FINAL DESTINATION 5 (USA/Canada 2011 / Steven Quale)
***
When Things Get Knocked Over, Spill, or Fall Out of Cupboards: The Movie. Even Friday the 13th had started playing with the formula by its fifth installment, but the final Final Destination sticks with exactly the same storyline we've seen four times already. And so, a young guy has a vision of a catastrophic bridge collapse, convinces some of his fellow passengers to escape before it happens, and then they're pursued by Death in the order they should have been killed. There's some comedy to keep things interesting, and there are elaborate and often unexpected death scenes, though because we know that Death is working to a specific plan, a scene set in a professional kitchen, where there are blades and hot oil literally everywhere, lacks the suspense it should have, because we know it's not the chef's time to die. However, some of the deaths look incredibly painful, and almost all elicit a gasp, especially the one at a gymnasium, which also happens to be the most thrilling scene because there are so many things that could go wrong. 3D seems wasted on the movie, aside from two or three bits, but it boasts not one but two clever punchlines, so even if the big twist has been spoilered for you, there's something even cooler still to come.

DEATH NOTE (Japan 2006 / Shûsuke Kaneko)
***
Fantasy crime thriller about a teenage serial killer, Light, who owns a supernatural notebook: anyone whose real name is written on its pages (while the writer is picturing that person) will die, of a boring old heart attack unless otherwise specified.

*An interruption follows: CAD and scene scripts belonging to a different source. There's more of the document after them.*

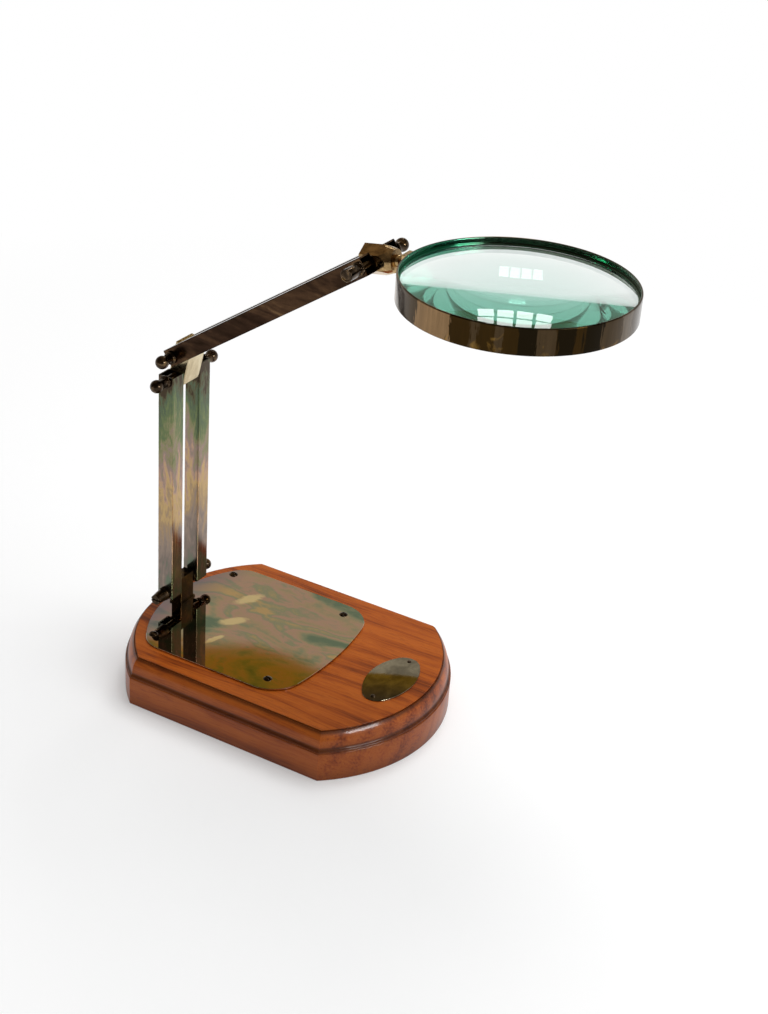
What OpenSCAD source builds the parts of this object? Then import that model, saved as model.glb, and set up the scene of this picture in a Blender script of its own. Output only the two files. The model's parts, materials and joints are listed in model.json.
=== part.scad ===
// Stand magnifier: a six inch lens on a jointed double-tube arm over a moulded wooden base.
// X runs along the base towards the lens, Y across it and Z up, in millimetres.
// The origin is the middle of the base's underside.

/* [Wooden base] */
// Length over the two bowed ends
base_l = 250; // [240:1:280]
// Width between the straight sides
base_w = 180; // [172:1:210]
// How far each end bows out past the corners
end_bow = 42.6; // [30:0.1:60]
// Height of the upright lower band
plinth_h = 23.3; // [18:0.1:32]
// Height of the small square fillet on the lower band
fillet_h = 1.5; // [1:0.1:3]
// How far the fillet steps in
fillet_in = 0.8; // [0.4:0.1:1.2]
// Height of the cove above the fillet
cove_h = 2; // [1.4:0.1:3]
// Height of the ovolo above the cove
ovolo_h = 11.1; // [9:0.1:14]
// How far the cove steps in
cove_in = 1.4; // [0.8:0.1:2]
// How far the ovolo curves in over its height
ovolo_in = 4.2; // [3:0.1:6]
// Step between the ovolo and the flat top
quirk_in = 1.1; // [0.5:0.1:1.5]
// Height of that step
quirk_h = 1.3; // [0.8:0.1:2]
// Radius that eases the lower edges
ease_r = 0.8; // [0.4:0.1:1.5]

/* [Brass plates on the base] */
// Length of the large plate
plate_l = 151; // [140:1:158]
// Width of the large plate
plate_w = 134; // [120:1:140]
// Thickness of the large plate
plate_t = 1.4; // [0.8:0.1:2.5]
// Radius of the circle that bows the large plate's back end
plate_back_r = 100; // [90:1:160]
// Radius of the large plate's back corners
plate_back_corner_r = 20; // [12:1:24]
// Radius of the circle that bows the large plate's front end
plate_front_r = 250; // [150:5:500]
// Radius of the large plate's front corners
plate_front_corner_r = 27; // [18:1:34]
// Inset of the large plate from the base's back end
plate_in = 15.4; // [13:0.1:20]
// Inset of the back screws from the plate's back end
back_screw_in = 22; // [20:0.5:28]
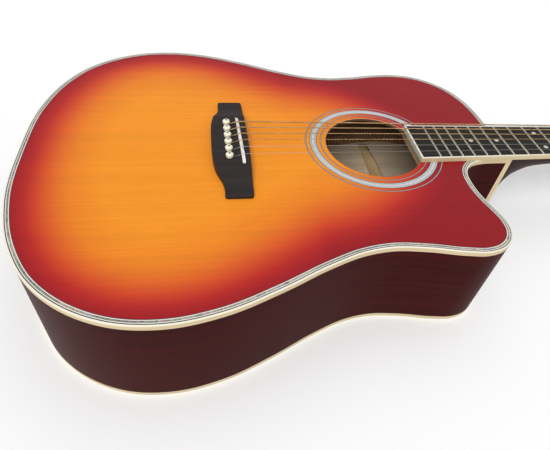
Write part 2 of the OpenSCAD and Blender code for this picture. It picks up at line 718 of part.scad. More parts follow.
housing_to_worm = worm_offset + 4.6;
housing_floor = -head_t - housing_depth;
worm_end_r = 1.2;
pivot_r = 1.5;
module at_worm(y) translate([worm_offset, y, worm_h]) rotate([-90, 0, 0]) children();
module tuner_housing() difference() {
    union() {
        translate([-housing_half, -housing_half, housing_floor])
            cube([housing_half + housing_to_worm + housing_wall, 2 * housing_half, housing_depth]);
        // screw ear
        translate([-ear_screw - 4, -4, -head_t - ear_t]) cube([10, 8, ear_t]);
        // collar of the worm shaft
        at_worm(0) cylinder(r = 3.4, h = housing_half + 3);
    }
    translate([-housing_half + housing_wall, -housing_half + housing_wall, housing_floor + 2])
        cube([housing_half + housing_to_worm - housing_wall, 2 * (housing_half - housing_wall), 30]);
    at_worm(0.5 - housing_half) cylinder(r = worm_end_r + running_gap, h = 5);
    at_worm(0) cylinder(r = shaft_r + running_gap, h = 30);
    translate([0, 0, housing_floor + 0.6]) cylinder(r = pivot_r + running_gap, h = 5);
    translate([-ear_screw, 0, -head_t - 10]) cylinder(r = screw_r, h = 20);
}
module tuner_housings() color([0.8, 0.8, 0.82]) placed()
    for (i = SIX) at_tuner(i) outwards(i) tuner_housing();
module tuner_bushings() color([0.8, 0.8, 0.82]) placed()
    for (i = SIX) at_tuner(i) difference() {
        union() {
            cylinder(r = 6.4, h = 0.8);
            translate([0, 0, 0.8]) cylinder(r = 5.6, h = 1.8, $fn = 6);
            translate([0, 0, -9]) cylinder(r = bushing_r, h = 9);
        }
        translate([0, 0, -20]) cylinder(r = post_r + 0.06, h = 40);
    }
module head_screw(shank)
    rotate_extrude() polygon([
        [0, -shank], [screw_r, -shank], [screw_r, 0], [2.1, 0], [1.8, 0.9], [0, 1.1]]);
module head_screws() color([0.75, 0.75, 0.78]) placed() on_head() {
    ear_places() translate([0, 0, -head_t - ear_t]) rotate([180, 0, 0]) head_screw(10);
    translate([cover_screw, 0, cover_t]) head_screw(9);
}
// A string post: gear and pivot below, waist for the windings and a string hole above
post_top = 12;
gear_h = worm_h - gear_w / 2;
module tuner_post(i) color([0.85, 0.85, 0.87]) placed() at_tuner(i) {
    difference() {
        union() {
            translate([0, 0, housing_floor + 0.8]) cylinder(r = pivot_r, h = 6);
            translate([0, 0, gear_h + gear_w]) cylinder(r = post_r, h = 3.6 - gear_h - gear_w);
            translate([0, 0, 3.6]) cylinder(r = waist_r, h = 5.4);
            translate([0, 0, 9]) cylinder(r = post_r, h = post_top - 9.6);
            translate([0, 0, post_top - 0.6]) cylinder(r1 = post_r, r2 = post_r - 0.6, h = 0.6);
        }
        translate([-10, 0, 7.8]) rotate([0, 90, 0]) cylinder(r = 0.85, h = 20);
    }
    translate([0, 0, gear_h]) linear_extrude(gear_w) gear2d();
    for (k = [1 : 2]) winding(i, k);
}
gear_points = 8 * gear_teeth;
module gear2d() polygon([for (k = [0 : gear_points - 1])
    let (a = 360 * k / gear_points) (gear_r + tooth_depth * cos(gear_teeth * a)) * [cos(a), sin(a)]]);
// Turns of string that go round with the post, above the one that comes off it
module winding(i, k) {
    d = string_d[i - 1];
    translate([0, 0, wrap_h + k * (d + 0.1)])
        rotate_extrude() translate([waist_r + d / 2 - 0.05, 0]) circle(d = d, $fn = 24);
}
// Worm, shaft and button. The worm is a round bar that runs round its axis, which gives a
// single smooth thread
module tuner_button(i) color([0.85, 0.85, 0.87]) placed() at_tuner(i)
    translate([worm_offset, 0, worm_h]) {
        rotate([-90, 0, 0]) translate([0, 0, -worm_turns * worm_pitch / 2])
            linear_extrude(worm_turns * worm_pitch, twist = 360 * worm_turns,
                           slices = 8 * worm_turns, $fn = 12)
                rotate([0, 0, 180 * worm_turns]) translate([tooth_depth, 0]) circle(r = worm_r, $fn = 12);
        outwards(i) rotate([-90, 0, 0]) {
            translate([0, 0, -housing_half + 0.9]) cylinder(r = worm_end_r, h = housing_half);
            translate([0, 0, worm_turns * worm_pitch / 2 - 0.1])
                cylinder(r = shaft_r, h = button_in - post_y + 1 - worm_turns * worm_pitch / 2);
            translate([0, 0, button_in - post_y]) button();
        }
    }
module button() {
    cylinder(r = 3.2, h = 1.6);
    translate([0, 0, 1.4]) intersection() {
        linear_extrude(button_w) polygon([for (k = [0 : 31])
            let (a = 360 * k / 32)
            [3.6 * sign(cos(a)) * pow(abs(cos(a)), 0.7), 9.5 * sign(sin(a)) * pow(abs(sin(a)), 0.8)]]);
        translate([-10, 0, button_w / 2 - 4]) rotate([0, 90, 0]) cylinder(r = 10.8, h = 20);
    }
}

soundboard();
back();
side_bass();
side_treble();
end_strips();
top_binding();
back_binding();
purfling_lines();
purfling_abalone();
rosette_band();
rosette_lines();
lining_top();
lining_back();
neck_block();
tail_block();
x_brace();
transverse_brace();
tone_bars();
finger_braces();
bridge_plate();
back_braces();
back_center_strip();
bridge();
saddle();
end_pin();
heel_cap();
neck();
headstock();
headplate();
truss_rod();
truss_rod_nut();
truss_rod_cover();
fretboard();
fretboard_binding();
frets();
fret_markers();
nut();
wound_strings();
plain_strings();
tuner_housings();
tuner_bushings();
head_screws();
for (i = SIX) tuner_post(i);
for (i = SIX) tuner_button(i);
for (i = SIX) bridge_pin(i);
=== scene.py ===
"""A steel-string acoustic guitar with a sunburst top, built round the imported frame.

Shapes are worked out in guitar coordinates, in millimetres: x = 0 at the nut and negative
towards the tail, +y to the bass side, z = 0 on the soundboard. GUITAR takes them to the frame.
"""

import json
from math import asin, atan2, copysign, cos, exp, pi, radians, sin, sqrt

import bmesh
import bpy
import numpy as np
from mathutils import Matrix, Vector
from mathutils.geometry import delaunay_2d_cdt


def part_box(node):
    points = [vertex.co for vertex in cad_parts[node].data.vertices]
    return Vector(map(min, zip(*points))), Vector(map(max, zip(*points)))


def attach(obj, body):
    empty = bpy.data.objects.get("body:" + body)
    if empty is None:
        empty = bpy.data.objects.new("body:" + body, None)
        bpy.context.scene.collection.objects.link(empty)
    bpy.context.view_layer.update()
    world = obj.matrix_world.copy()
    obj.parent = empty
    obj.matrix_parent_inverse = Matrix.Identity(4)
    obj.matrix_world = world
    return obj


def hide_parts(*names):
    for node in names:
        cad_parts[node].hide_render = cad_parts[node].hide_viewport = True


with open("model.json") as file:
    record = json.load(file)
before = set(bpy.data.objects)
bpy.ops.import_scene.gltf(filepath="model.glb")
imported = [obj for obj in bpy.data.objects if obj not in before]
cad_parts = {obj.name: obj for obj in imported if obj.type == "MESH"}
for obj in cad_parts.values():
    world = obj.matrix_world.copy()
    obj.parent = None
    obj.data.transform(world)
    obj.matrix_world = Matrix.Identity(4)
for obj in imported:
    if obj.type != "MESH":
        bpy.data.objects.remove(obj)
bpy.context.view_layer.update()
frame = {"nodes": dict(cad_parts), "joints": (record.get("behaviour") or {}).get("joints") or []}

# ---- Measures, in millimetres ----
MM = 0.001
NUT_T = 5
NUT_H = 7
HEAD_FACE_Z = 2
HEAD_ANGLE = radians(13)
HEAD_LEN = 172
HEAD_T = 16
VENEER_T = 1.5
STRING_SCALE = 650
BOARD_W_NUT, BOARD_W_END = 43, 59.6
TOP_T = 3
BACK_T = 2.8
SIDE_T = 2.6
BINDING_W = 1.5
TOP_BINDING_H = 5
BACK_BINDING_H = 5
INLAY_T = 1.2
HOLE_R = 51.4
PIN_X = -664.8
PIN_HOLE_R = 2.75
SADDLE_X = -652.3
SADDLE_LEAN = radians(1.6)
SADDLE_H = 12.6
SADDLE_CAMBER_R = 500
BRIDGE_H = 9
BOARD_T = 5.5
BOARD_BINDING = 2
POST_Y = 25
PIN_SPREAD, SADDLE_SPREAD, NUT_SPREAD = 56, 54, 36
BALL_Z = -7.7
STRINGS = range(1, 7)
STRING_D = {1: 0.3, 2: 0.41, 3: 0.61, 4: 0.81, 5: 1.07, 6: 1.35}


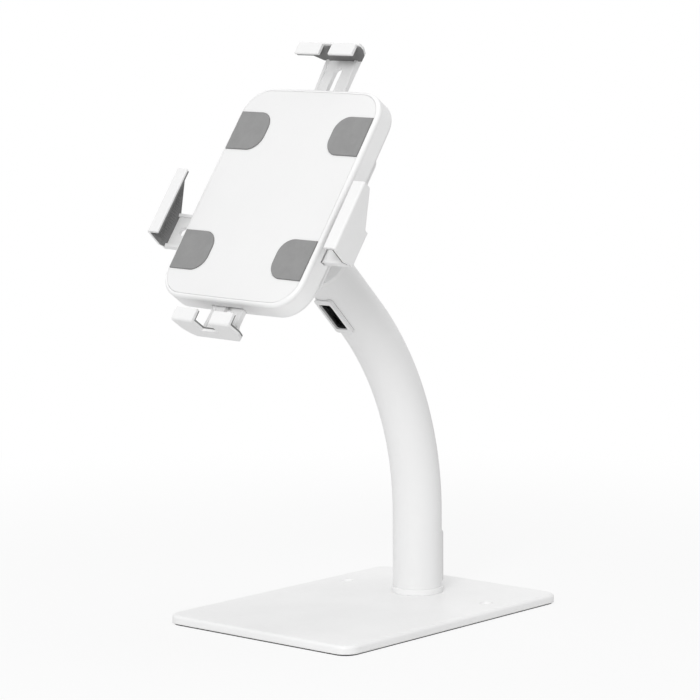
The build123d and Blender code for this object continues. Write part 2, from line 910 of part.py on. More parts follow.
def make_jaws():
    left = top_lip_gap_middle - top_lip_gap / 2
    right = top_lip_gap_middle + top_lip_gap / 2
    top_lips = ((-top_jaw_half, left), (right, top_jaw_half - top_lip_setback))
    top = jaw(top_outline(), top_lips, 0, end_arm_half, end_arm_length)
    left = bottom_lip_gap_middle - bottom_lip_gap / 2
    right = bottom_lip_gap_middle + bottom_lip_gap / 2
    bottom_lips = ((-bottom_jaw_half, left), (right, bottom_jaw_half))
    notch = (left, right, -bottom_notch_drop)
    bottom = jaw(
        bottom_outline(), bottom_lips, 0, end_arm_half, end_arm_length, notch, arm_flare
    )
    side_lip = ((side_foot_top, side_tip_top),)
    side = jaw(side_outline(), side_lip, side_arm_y, side_arm_half, side_arm_length)
    turn = Rot(0, 0, 90) * Pos(0, side_jaw_x)
    pieces = {}
    for name, pair in (("top", top), ("bottom", bottom), ("left", side), ("right", side)):
        for kind, shape in zip(("jaw_", "liner_"), pair):
            if name == "top":
                shape = Pos(0, top_jaw_y) * shape
            elif name == "bottom":
                shape = mirror(Pos(0, bottom_jaw_y) * shape, about=Plane.XZ)
            elif name == "left":
                shape = turn * shape
            else:
                shape = mirror(turn * shape, about=Plane.YZ)
            pieces[kind + name] = shape
    return pieces


# Rear cover and lock
def make_rear_cover():
    middle = (cover_high + cover_low) / 2
    outline = RectangleRounded(2 * cover_half_width, cover_high - cover_low, cover_corner)
    cover = slab(Pos(0, middle) * outline, -cover_back, -body_depth)
    cover = fillet(cover.faces().sort_by(Axis.Z)[0].edges(), cover_round)
    cover -= disc(cover_notch_half, -cover_back - overrun, 0)
    notch = (0, cover_half_width + overrun)
    notch_range = (-cover_notch_half, cover_notch_half)
    cover -= box(notch, notch_range, (-cover_back - overrun, 0))
    return cover - disc(lock_case_diameter / 2 + seat_gap, -cover_back - overrun, 0, lock_x)


def make_lock_case():
    low = -cover_back - lock_case_proud
    case = disc(lock_case_diameter / 2, low, -floor_level - lock_case_inset, lock_x)
    case = fillet(case.faces().sort_by(Axis.Z)[0].edges(), lock_case_proud / 2)
    return case - disc(lock_core_diameter / 2 + running_gap, low - overrun, 0, lock_x)


def make_lock_core():
    low = -cover_back - lock_core_proud
    core = disc(lock_core_diameter / 2, low, -floor_level + cam_gap, lock_x)
    half = key_slot_width / 2
    length = key_slot_length / 2
    slot = box((-half, half), (-length, length), (low - overrun, low + key_slot_depth))
    return core - Pos(lock_x) * slot


def make_lock_cam():
    tip = Pos(0, cam_reach - cam_tip_radius) * Circle(cam_tip_radius)
    outline = hull(Circle(cam_root_radius), tip)
    low = -floor_level + cam_gap
    return Pos(lock_x) * slab(outline, low, low + cam_thickness)


# Build and export
def all_nodes():
    lower, upper = port_planes()
    nodes = {
        "base_plate": make_base_plate(),
        "base_sheet": make_base_sheet(),
        "pole_tube": make_pole_tube(),
        "pole_foot_plug": make_foot_plug(),
        "pole_foot_collar": make_collar(),
        "pole_screws": [place * make_pole_screw() for place in pole_screw_places()],
        "lower_cable_port": make_port(
            lower, port_width, lower_port_length, lower_port_opening, lower_port_proud
        ),
        "upper_cable_port": make_port(
            upper, upper_port_width, upper_port_length, upper_port_opening, upper_port_proud
        ),
        "pole_head": make_pole_head(),
        "head_screw": make_head_screw(),
    }
    on_bracket = {
        "tilt_bolt": make_tilt_bolt(),
        "tilt_nut": make_tilt_nut(),
        "tilt_washers": make_tilt_washers(),
        "tilt_bracket": make_bracket(),
        "swivel_screw": make_swivel_screw(),
        "swivel_washer": make_swivel_washer(),
        "swivel_friction_ring": make_friction_ring(),
    }
    in_holder = {
        "rear_housing": make_rear_housing(),
        "front_bezel": make_front_bezel(),
        "face_plate": make_face_plate(),
        "rear_cover": make_rear_cover(),
        "lock_case": make_lock_case(),
        "lock_core": make_lock_core(),
        "lock_cam": make_lock_cam(),
        "arm_inserts": make_inserts(),
        "arm_clamp_screws": [place * make_clamp_screw() for place in clamp_places()],
        "housing_screws": [place * make_housing_screw() for place in pillar_places()],
    }
    for corner, pad in corner_copies(make_pad()).items():
        in_holder["pad_" + corner] = pad
    in_holder.update(make_jaws())
    for name, shape in on_bracket.items():
        nodes[name] = placed(shape, on_tilt)
    for name, shape in in_holder.items():
        nodes[name] = placed(shape, on_holder)
    return nodes


def placed(shape, place):
    """Place one shape or a list of copies."""
    if isinstance(shape, list):
        return [place(item) for item in shape]
    return place(shape)


os.makedirs("parts", exist_ok=True)
for node, shape in all_nodes().items():
    items = shape if isinstance(shape, list) else [shape]
    solids = [solid for item in items for solid in item.solids()]
    result = solids[0] if len(solids) == 1 else Compound(children=solids)
    export_step(result, os.path.join("parts", node + ".step"))
    print(node, len(solids), round(sum(solid.volume for solid in solids) / 1000, 2), "cm3")
print("pin", pin_centre, "holder", holder_centre, holder_plane.x_dir, holder_plane.y_dir)
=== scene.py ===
"""Desk stand for a tablet: finishes, fasteners, grips, studio and camera.

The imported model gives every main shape. This script dresses those shapes and
builds the small repeating pieces: screws with threads, knurled inserts and
the grip ribs on the jaws' liners.
"""

import logging
import math
from dataclasses import asdict, dataclass, field
from enum import Enum
from typing import Any, ClassVar, Iterable, Sequence

import bmesh
import bpy
from mathutils import Matrix, Vector
from mathutils.bvhtree import BVHTree

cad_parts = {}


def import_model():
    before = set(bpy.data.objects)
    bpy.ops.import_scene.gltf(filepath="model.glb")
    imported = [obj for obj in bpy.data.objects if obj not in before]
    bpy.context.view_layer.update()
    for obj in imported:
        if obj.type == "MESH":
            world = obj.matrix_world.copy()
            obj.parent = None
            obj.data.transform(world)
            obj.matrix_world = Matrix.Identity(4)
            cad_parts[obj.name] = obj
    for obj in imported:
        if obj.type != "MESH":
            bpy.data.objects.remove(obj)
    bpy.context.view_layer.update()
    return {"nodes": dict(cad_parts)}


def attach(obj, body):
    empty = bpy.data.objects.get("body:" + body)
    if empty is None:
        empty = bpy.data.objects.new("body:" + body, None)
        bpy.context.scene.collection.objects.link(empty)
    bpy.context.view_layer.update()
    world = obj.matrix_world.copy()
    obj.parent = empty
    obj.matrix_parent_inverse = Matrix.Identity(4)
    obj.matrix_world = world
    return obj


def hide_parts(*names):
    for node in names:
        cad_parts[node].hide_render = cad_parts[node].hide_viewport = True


frame: dict[str, Any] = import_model()

log = logging.getLogger("tablet_stand")
MM = 0.001
Colour = tuple[float, float, float]
Place = tuple[float, float, float]
WHITE = (1.0, 1.0, 1.0, 1.0)
SAME_POINT = 1e-6
SHARP_ANGLE = math.radians(32)


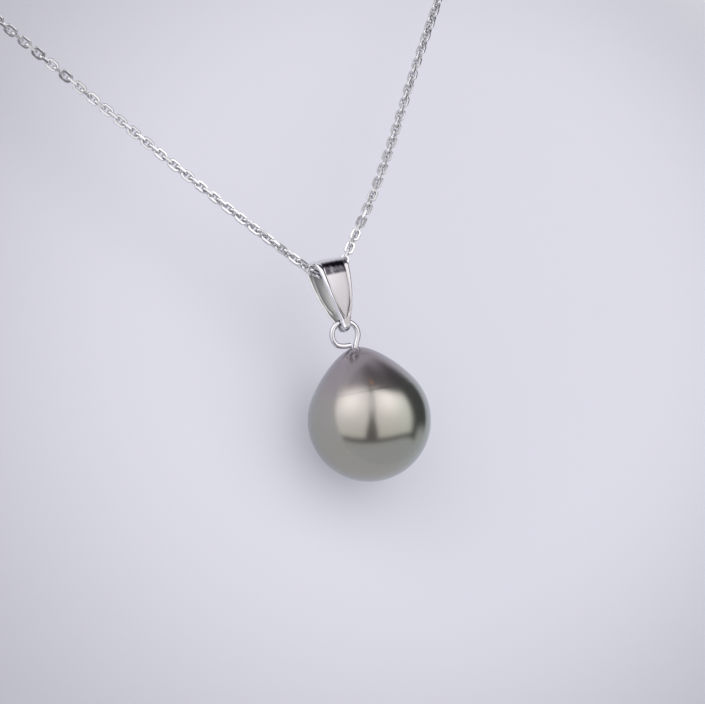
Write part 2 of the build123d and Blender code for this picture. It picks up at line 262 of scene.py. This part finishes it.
def bail_gold():
    """Gold with a painted highlight on its left rim, a painted reflection on top of the fold, a pale inside
    of painted light and a dark, flecked band of painted shade under the fold.
    """
    front_tone = (0.45, 0.435, 0.45)
    front_rough = 0.12
    mat = metal("bail_gold", front_tone, front_rough, 0.10, 3000)
    t = Tree(mat.node_tree)
    p = next(n for n in mat.node_tree.nodes if n.type == "BSDF_PRINCIPLED")
    co = t.node("ShaderNodeTexCoord").outputs["Object"]
    high = along(t, co, BAIL_UP, FOLD)
    deep = along(t, co, BAIL_BACK, FOLD)
    leftward = t.mul(t.dot(co, tuple(ACROSS)), -1000.0)
    wide = t.math("ABSOLUTE", leftward)
    # painted light: the inside of the strip is painted pale; it is also made rougher below
    inside = t.step(deep, 0.05, 0.45)
    tone = t.mix(inside, (*front_tone, 1), (0.92, 0.93, 0.89, 1))
    # painted highlight: the front leaf's left rim is painted pale
    panel_edge = t.sub(1.16, t.mul(t.mul(high, high), 0.036))
    rim = t.mul(t.step(t.sub(leftward, panel_edge), -0.06, 0.08), t.step(deep, 0.0, -0.3))
    tone = t.mix(rim, tone, (0.80, 0.80, 0.84, 1))
    # painted reflection: the top of the fold is painted pale
    tone = t.mix(t.step(high, 0.78, 1.02), tone, (0.80, 0.80, 0.80, 1))
    # painted shade: a dark, flecked band darkens the leaves under the fold
    painted_shade_band = t.mul(t.mul(t.step(high, -0.55, -0.25), t.step(high, 0.85, 0.60)),
                 t.mul(t.step(deep, -0.2, -0.5), t.step(wide, 1.22, 1.06)))
    painted_shade_band = t.mul(painted_shade_band, t.step(t.noise(co, 1300.0).outputs[0], 0.50, 0.72, 1.0, 0.62))
    t.set(p.inputs["Base Color"], t.mix(painted_shade_band, tone, (0.060, 0.056, 0.070, 1)))
    t.set(p.inputs["Roughness"], t.add(front_rough, t.mul(inside, 0.30)))
    return mat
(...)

And Light is either too unimaginative or not sadistic enough to specify more elaborate deaths, which is a shame. He's been using the notebook to rid the world of criminals, resulting in fandom, ethical debates and an international police investigation, but as the authorities close in on him, he has to start killing them off too. Light is accompanied throughout by the amusing-looking, floating "death god" who gave him the notebook, a silly bit of CGI that keeps things, erm, light. And that's the problem, really: shot almost entirely in flat daylight settings, in unexciting modern buildings, it never really takes off. On the contrary, the final half hour is quite dull, an exposition- and flashback-heavy, anticlimactic denouement revolving around one character's all-too convenient mistake (she keeps her real name a secret from Light, yet tells him who she's engaged to!), and a sequel-setting epilogue that makes no sense. Adam Wingard's far flashier 2017 remake is much better.